Sebzelerin Vitamin Değerleri
Sebzeler; beyin kimyası ve iyi ruh durumları için gerekli olan vitamin ve mineralleri sağlar. A, C ve E vitamini ve beta-karoten gibi antioksidan besinler bakımından zengindirler.
Mineraller özellikle zihinsel işleyiş ve performans için önemlidir. Beyin enerjisi için magnezyum ve manganez gereklidir. Bununla birlikte çinko, zihninizi ve beyninizi, unutkanlığın yaşlanma semptomlarından korumada önemlidir. Sodyum, potasyum ve kalsiyum; düşünme sürecinde önemlidir ve mesajların iletilmesini kolaylaştırır. Demirin beyin hücrelerine oksijen taşıması, dikkat ve öğrenme kapasitelerini etkileyen beyin nörotransmitterleri oluşumunda yardımcı olması gerekir.
Beynimizin sağlığı, fazla şeker ve rafine edilmiş karbonhidratların azaltılmasının yanı sıra günümüzde ikinci beynimiz olan bağırsak sağlığımızla ilişkilendiriliyor.
Yapılan çalışmalarda sağlıklı bir sindirim sistemi ile ruh hali ve mutluluk durumunun ilişkili olduğu bulunmuştur. Bu nedenle bağırsak sağlığını olumlu yönde etkileyen ve sindirim sistemi üzerinde etkili olan yoğurt, peynir ve kefir gibi probiyotikler, beslenme programında yer almalıdır.
Kan şekerinin düşmesi hem ruh durumunuzu hem konsantrasyonunuzu etkiler. Glisemik indeksi düşük besinler tüketirseniz ya da karbonhidratlı bir yiyecek tükettiğinizde beraberinde proteinli besinler de yerseniz, glisemik indeksin dengelenmesini sağlarsınız.
BESLENME DIŞINDA BUNLARI YAPMALISINIZ:
- Egzersiz yapın; günlük egzersiz yapmaya özen gösterin. Çünkü çalışmalar, egzersizin, beyin aktivitelerini uyardığı, dopamin başta olmak üzere birçok beyin kimyasalının salgılanmasını tetiklediğini saptamıştır. Dopamin, egzersizin 20 ve 30. dakikaları arasında salgılanmaya başlar ve yorgunluğu azaltma görevi üstlenir; iyi bir ruh hali sağlar.
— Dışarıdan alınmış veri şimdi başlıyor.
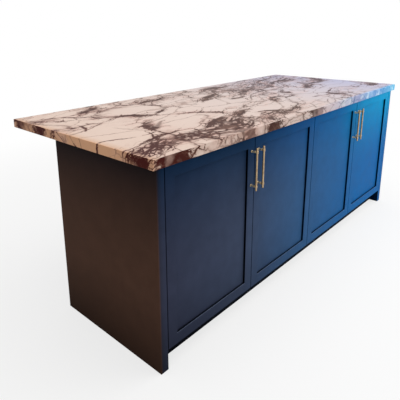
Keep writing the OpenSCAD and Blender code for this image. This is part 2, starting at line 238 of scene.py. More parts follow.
@dataclass(frozen=True)
class BrecciaMarble(Finish):
    """Honed breccia marble: cream clasts in a wine-brown matrix of veins.

    Sawn and honed to a silky sheen, so it is smooth and reflects softly. The veins are part of the
    stone, and run on over the slab's edges. Its colour carries painted light: a cast from warm at the
    left to cool at the right, and a painted blue light with glints on the front edge at the right.
    """

    name: str = "honed_breccia_marble"
    slot: str = "marble"
    length: float = 2400.0
    # The ground, matrix and halo ramps drift from warm at the left to cool at the right: a painted light
    # cast
    ground: Stops = ((0.0, "#cf9f7c"), (0.003, "#d0ad94"), (0.02, "#d7bfb0"), (0.5, "#c5b4ae"),
                     (0.8, "#b2abb6"), (1.0, "#a2a2bd"))
    glow: Stops = ((0.55, "#b9add0"), (0.66, "#93b9e2"), (0.73, "#3f74ba"), (0.8, "#4fa0d8"),
                   (0.86, "#2b80c4"), (1.0, "#46b4dc"))
    matrix: Stops = ((0.0, "#431511"), (0.1, "#40190f"), (0.45, "#42281f"), (0.8, "#432f35"))
    halo: Stops = ((0.1, "#9a7160"), (0.5, "#8f7566"), (0.9, "#867480"))
    blush: str = "#cba397"
    glint: str = "#d4f2fa"
    # Where the blue light of the low front edge sets in, and how much of it shows
    glow_y: Span = (-462.0, -489.0)
    glow_x: Span = (-50.0, 900.0)
    glow_share: float = 0.85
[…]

- Güneş ışığına çıkın. Güneş ışığı, dopamin seviyesini yükseltir.
- Sosyalleşerek pozitif olmaya çalışın.
- Sizi mutlu edecek aktiviteler, hobiler edinin…
Unutmayın!
- Sıcak duş almak,
- Olumlu düşünmek,
- İyi bir tat,
- Koku, çiçekler,
- Müzik dinlemek,
- Arkadaşlarla doğada yürüyüşe çıkmak,
- Sevdiklerinizle birlikte olmak da mutluluğunuzu arttırıcı öğelerdir.